=== PROBLEM ===
Output the data below in full, byte for byte. Nothing may differ.

═════ DATA SHOWN

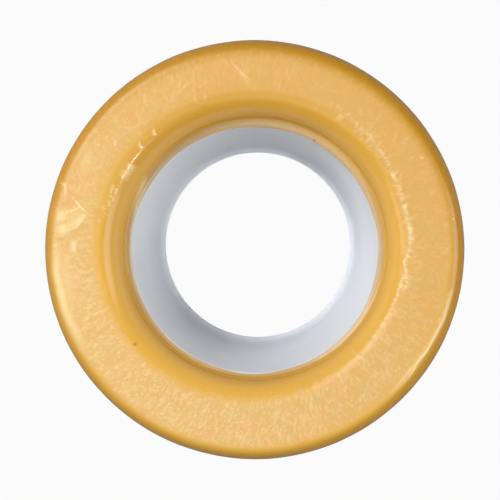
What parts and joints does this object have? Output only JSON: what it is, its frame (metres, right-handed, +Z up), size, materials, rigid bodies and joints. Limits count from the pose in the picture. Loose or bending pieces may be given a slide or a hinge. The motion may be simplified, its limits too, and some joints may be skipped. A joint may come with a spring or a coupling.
{
  "type": "toilet pan seal",
  "caption": "Moulded wax sealing ring with a flat crown and rounded shoulders, cast round the brim of a tapered white plastic horn.",
  "frame": {"origin": "middle of the horn's lower end, on the ring's axis", "axes": "+Z up along the ring's axis, from the horn's lower end to the crown that the pan lands on"},
  "size_m": [0.14, 0.14, 0.055],
  "materials": {
    "wax": "soft amber wax, smooth in the mouth and frosted on the crown",
    "plastic": "moulded natural white polyethylene, satin"
  },
  "bodies": {
    "root": {"wax_ring": "wax", "horn_sleeve": "plastic"}
  },
  "joints": []
}
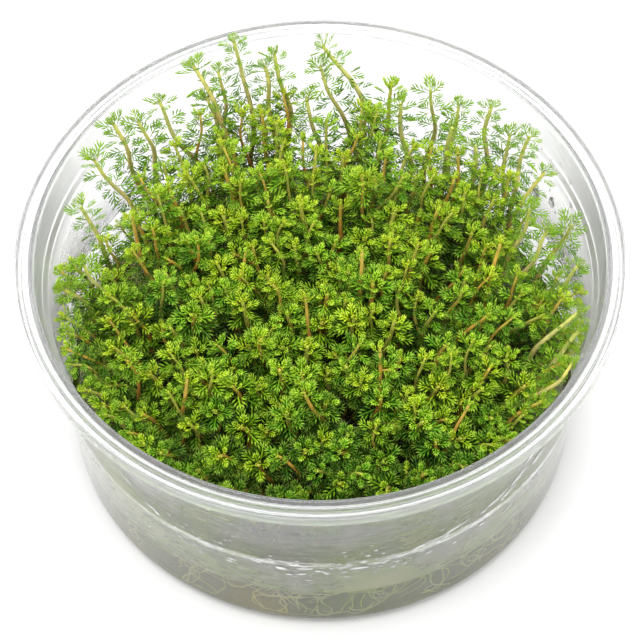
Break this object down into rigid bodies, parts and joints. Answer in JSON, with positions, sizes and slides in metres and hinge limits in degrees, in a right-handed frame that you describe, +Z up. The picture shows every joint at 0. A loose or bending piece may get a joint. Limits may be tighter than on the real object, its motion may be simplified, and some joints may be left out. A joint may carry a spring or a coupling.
{
  "type": "tissue culture myriophyllum mattogrossense cup",
  "caption": "Round clear plastic cup of nutrient gel, packed with rooted plantlets of a feathery green aquarium stem plant.",
  "frame": {"origin": "centre of the cup's flat underside", "axes": "+Z up out of the cup's mouth, -Y towards the viewer, with the tallest loose shoots at +Y"},
  "size_m": [0.101, 0.101, 0.0547],
  "materials": {
    "clear_plastic": "clear, glossy, fogged inside",
    "nutrient_gel": "clear, soft, wet",
    "foliage": "satin, moist"
  },
  "bodies": {
    "root": {"cup": "clear_plastic", "gel": "nutrient_gel", "plantlet_01": "foliage", "plantlet_02": "foliage", "plantlet_03": "foliage", "plantlet_04": "foliage", "plantlet_05": "foliage", "plantlet_06": "foliage", "plantlet_07": "foliage", "plantlet_08": "foliage", "plantlet_09": "foliage", "plantlet_10": "foliage", "plantlet_11": "foliage", "plantlet_12": "foliage", "plantlet_13": "foliage", "plantlet_14": "foliage", "plantlet_15": "foliage", "plantlet_16": "foliage", "plantlet_17": "foliage", "plantlet_18": "foliage", "plantlet_19": "foliage", "plantlet_20": "foliage", "plantlet_21": "foliage", "plantlet_22": "foliage", "plantlet_23": "foliage", "plantlet_24": "foliage", "plantlet_25": "foliage", "plantlet_26": "foliage", "plantlet_27": "foliage", "plantlet_28": "foliage", "plantlet_29": "foliage", "plantlet_30": "foliage", "plantlet_31": "foliage", "plantlet_32": "foliage", "plantlet_33": "foliage", "plantlet_34": "foliage", "plantlet_35": "foliage", "plantlet_36": "foliage", "plantlet_37": "foliage"}
  },
  "joints": []
}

══════════

=== SOLVED EXERCISE ===
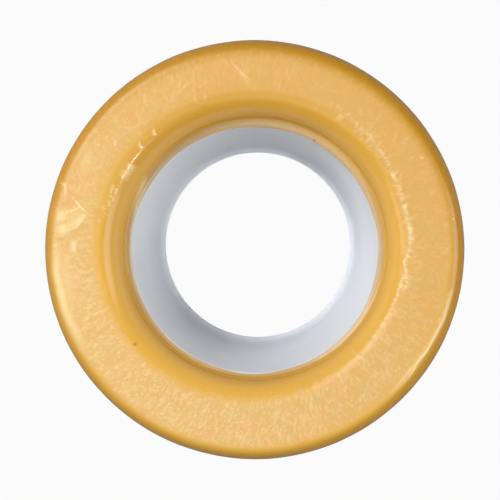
What parts and joints does this object have? Output only JSON: what it is, its frame (metres, right-handed, +Z up), size, materials, rigid bodies and joints. Limits count from the pose in the picture. Loose or bending pieces may be given a slide or a hinge. The motion may be simplified, its limits too, and some joints may be skipped. A joint may come with a spring or a coupling.
{
  "type": "toilet pan seal",
  "caption": "Moulded wax sealing ring with a flat crown and rounded shoulders, cast round the brim of a tapered white plastic horn.",
  "frame": {"origin": "middle of the horn's lower end, on the ring's axis", "axes": "+Z up along the ring's axis, from the horn's lower end to the crown that the pan lands on"},
  "size_m": [0.14, 0.14, 0.055],
  "materials": {
    "wax": "soft amber wax, smooth in the mouth and frosted on the crown",
    "plastic": "moulded natural white polyethylene, satin"
  },
  "bodies": {
    "root": {"wax_ring": "wax", "horn_sleeve": "plastic"}
  },
  "joints": []
}
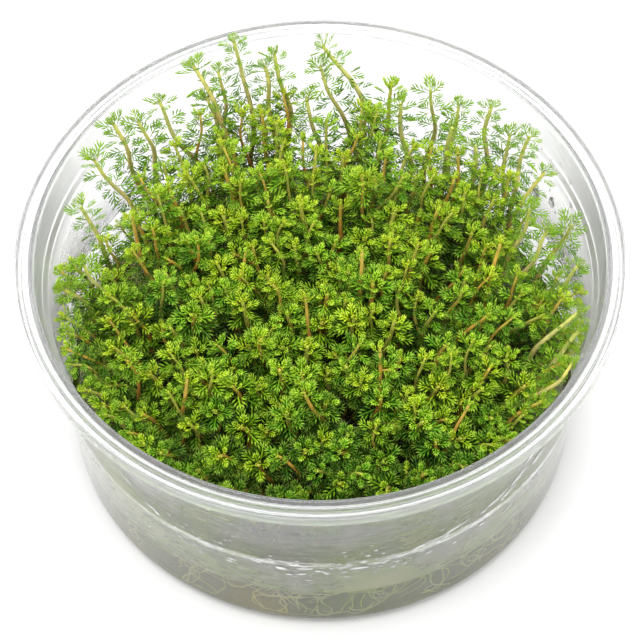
Break this object down into rigid bodies, parts and joints. Answer in JSON, with positions, sizes and slides in metres and hinge limits in degrees, in a right-handed frame that you describe, +Z up. The picture shows every joint at 0. A loose or bending piece may get a joint. Limits may be tighter than on the real object, its motion may be simplified, and some joints may be left out. A joint may carry a spring or a coupling.
{
  "type": "tissue culture myriophyllum mattogrossense cup",
  "caption": "Round clear plastic cup of nutrient gel, packed with rooted plantlets of a feathery green aquarium stem plant.",
  "frame": {"origin": "centre of the cup's flat underside", "axes": "+Z up out of the cup's mouth, -Y towards the viewer, with the tallest loose shoots at +Y"},
  "size_m": [0.101, 0.101, 0.0547],
  "materials": {
    "clear_plastic": "clear, glossy, fogged inside",
    "nutrient_gel": "clear, soft, wet",
    "foliage": "satin, moist"
  },
  "bodies": {
    "root": {"cup": "clear_plastic", "gel": "nutrient_gel", "plantlet_01": "foliage", "plantlet_02": "foliage", "plantlet_03": "foliage", "plantlet_04": "foliage", "plantlet_05": "foliage", "plantlet_06": "foliage", "plantlet_07": "foliage", "plantlet_08": "foliage", "plantlet_09": "foliage", "plantlet_10": "foliage", "plantlet_11": "foliage", "plantlet_12": "foliage", "plantlet_13": "foliage", "plantlet_14": "foliage", "plantlet_15": "foliage", "plantlet_16": "foliage", "plantlet_17": "foliage", "plantlet_18": "foliage", "plantlet_19": "foliage", "plantlet_20": "foliage", "plantlet_21": "foliage", "plantlet_22": "foliage", "plantlet_23": "foliage", "plantlet_24": "foliage", "plantlet_25": "foliage", "plantlet_26": "foliage", "plantlet_27": "foliage", "plantlet_28": "foliage", "plantlet_29": "foliage", "plantlet_30": "foliage", "plantlet_31": "foliage", "plantlet_32": "foliage", "plantlet_33": "foliage", "plantlet_34": "foliage", "plantlet_35": "foliage", "plantlet_36": "foliage", "plantlet_37": "foliage"}
  },
  "joints": []
}